### Work to be completed
Each entry below is to be printed verbatim.

### Object data in JSON
--

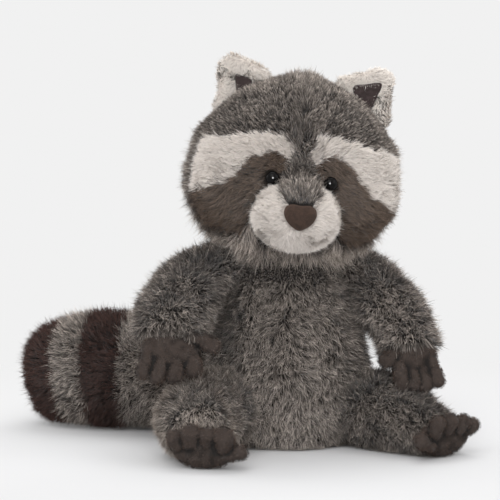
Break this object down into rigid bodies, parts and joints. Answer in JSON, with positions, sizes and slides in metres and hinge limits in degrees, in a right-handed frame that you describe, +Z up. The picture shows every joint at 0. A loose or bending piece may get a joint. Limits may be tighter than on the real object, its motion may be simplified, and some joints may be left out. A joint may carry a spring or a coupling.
{
  "type": "plush raccoon",
  "caption": "Seated plush raccoon with a stuffed head, masked face, hanging suede hands, splayed legs with suede feet and a fat banded tail.",
  "frame": {"origin": "middle of the flat seat under the torso, on the surface that the toy sits on", "axes": "+Z up, the toy faces -Y, its own left side is +X and its tail lies towards -X"},
  "size_m": [0.2643, 0.2356, 0.2576],
  "materials": {
    "grey_fur": "long salt-and-pepper pile",
    "cream_fur": "short cream pile",
    "brown_fur": "brown pile",
    "brown_suede": "matt brushed suede cloth",
    "ear_suede": "matt dark suede cloth",
    "nose_suede": "matt suede cloth",
    "black_plastic": "polished",
    "white_plastic": "moulded"
  },
  "bodies": {
    "root": {"torso": "grey_fur", "head": "grey_fur", "brow_panel_left": "cream_fur", "brow_panel_right": "cream_fur", "eye_patch_left": "brown_fur", "eye_patch_right": "brown_fur", "muzzle": "cream_fur", "nose_bridge": "grey_fur", "nose": "nose_suede", "eye_left": "black_plastic", "eye_right": "black_plastic", "eye_washer_left": "white_plastic", "eye_washer_right": "white_plastic", "ear_left": "cream_fur", "ear_right": "cream_fur", "ear_lining_left": "ear_suede", "ear_lining_right": "ear_suede", "arm_left": "grey_fur", "arm_right": "grey_fur", "hand_left": "brown_suede", "hand_right": "brown_suede", "leg_left": "grey_fur", "leg_right": "grey_fur", "foot_left": "brown_suede", "foot_right": "brown_suede", "tail_root": "grey_fur", "tail_band_dark": "brown_fur", "tail_band_grey": "grey_fur", "tail_tip": "brown_fur"}
  },
  "joints": []
}
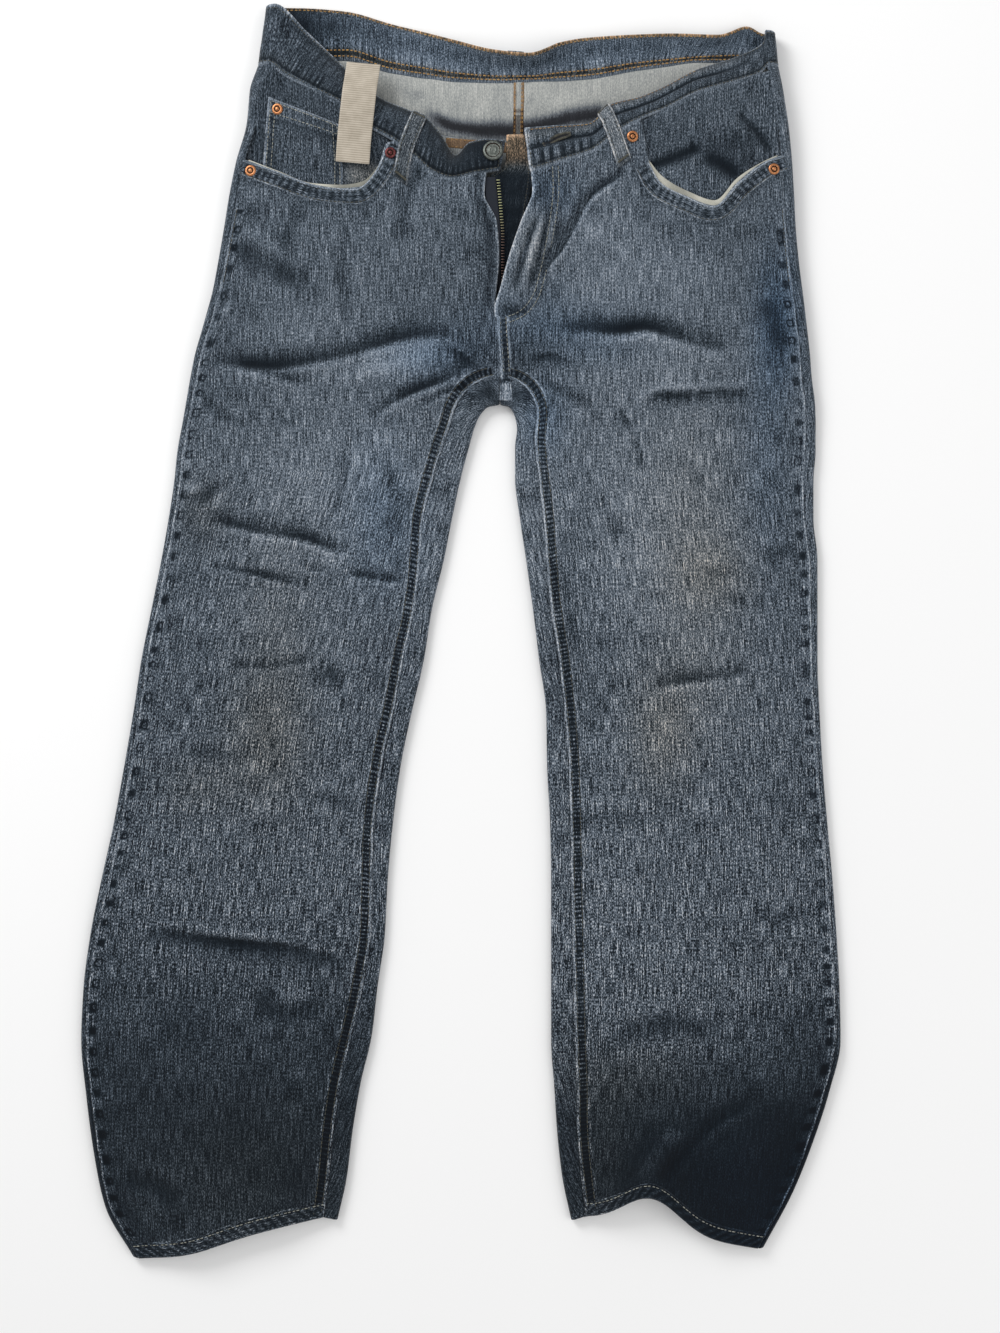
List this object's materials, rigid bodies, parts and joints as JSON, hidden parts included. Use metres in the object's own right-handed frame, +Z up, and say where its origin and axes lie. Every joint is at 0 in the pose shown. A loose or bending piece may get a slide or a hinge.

--

### Exercise answer
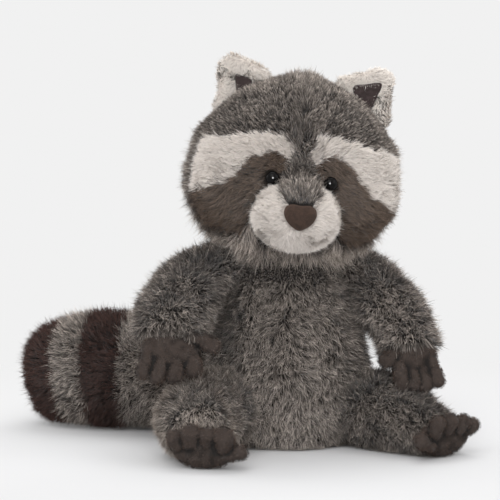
Break this object down into rigid bodies, parts and joints. Answer in JSON, with positions, sizes and slides in metres and hinge limits in degrees, in a right-handed frame that you describe, +Z up. The picture shows every joint at 0. A loose or bending piece may get a joint. Limits may be tighter than on the real object, its motion may be simplified, and some joints may be left out. A joint may carry a spring or a coupling.
{
  "type": "plush raccoon",
  "caption": "Seated plush raccoon with a stuffed head, masked face, hanging suede hands, splayed legs with suede feet and a fat banded tail.",
  "frame": {"origin": "middle of the flat seat under the torso, on the surface that the toy sits on", "axes": "+Z up, the toy faces -Y, its own left side is +X and its tail lies towards -X"},
  "size_m": [0.2643, 0.2356, 0.2576],
  "materials": {
    "grey_fur": "long salt-and-pepper pile",
    "cream_fur": "short cream pile",
    "brown_fur": "brown pile",
    "brown_suede": "matt brushed suede cloth",
    "ear_suede": "matt dark suede cloth",
    "nose_suede": "matt suede cloth",
    "black_plastic": "polished",
    "white_plastic": "moulded"
  },
  "bodies": {
    "root": {"torso": "grey_fur", "head": "grey_fur", "brow_panel_left": "cream_fur", "brow_panel_right": "cream_fur", "eye_patch_left": "brown_fur", "eye_patch_right": "brown_fur", "muzzle": "cream_fur", "nose_bridge": "grey_fur", "nose": "nose_suede", "eye_left": "black_plastic", "eye_right": "black_plastic", "eye_washer_left": "white_plastic", "eye_washer_right": "white_plastic", "ear_left": "cream_fur", "ear_right": "cream_fur", "ear_lining_left": "ear_suede", "ear_lining_right": "ear_suede", "arm_left": "grey_fur", "arm_right": "grey_fur", "hand_left": "brown_suede", "hand_right": "brown_suede", "leg_left": "grey_fur", "leg_right": "grey_fur", "foot_left": "brown_suede", "foot_right": "brown_suede", "tail_root": "grey_fur", "tail_band_dark": "brown_fur", "tail_band_grey": "grey_fur", "tail_tip": "brown_fur"}
  },
  "joints": []
}
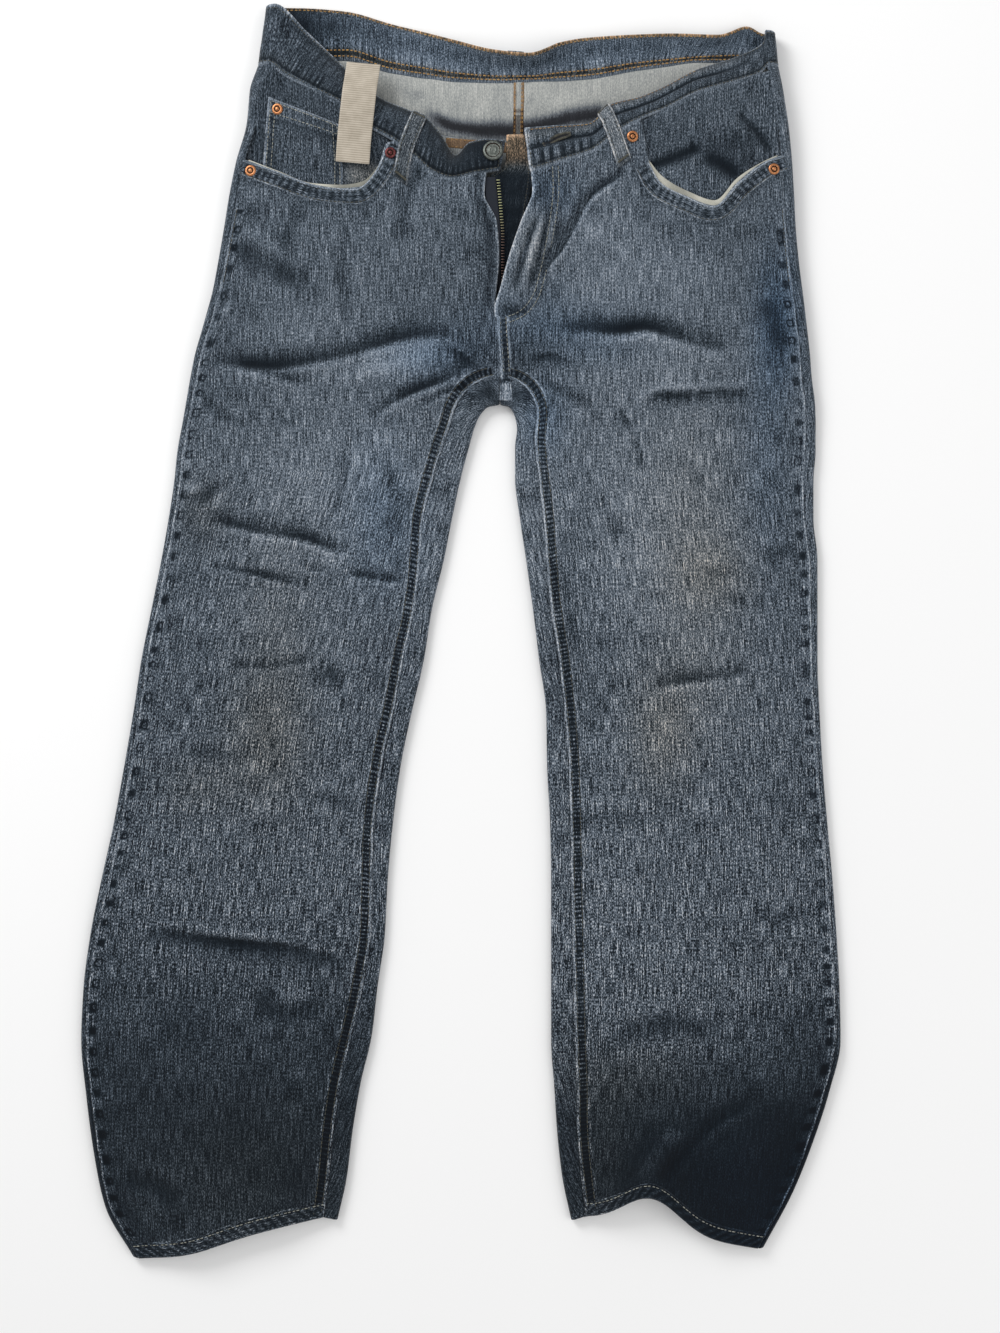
List this object's materials, rigid bodies, parts and joints as JSON, hidden parts included. Use metres in the object's own right-handed frame, +Z up, and say where its origin and axes lie. Every joint is at 0 in the pose shown. A loose or bending piece may get a slide or a hinge.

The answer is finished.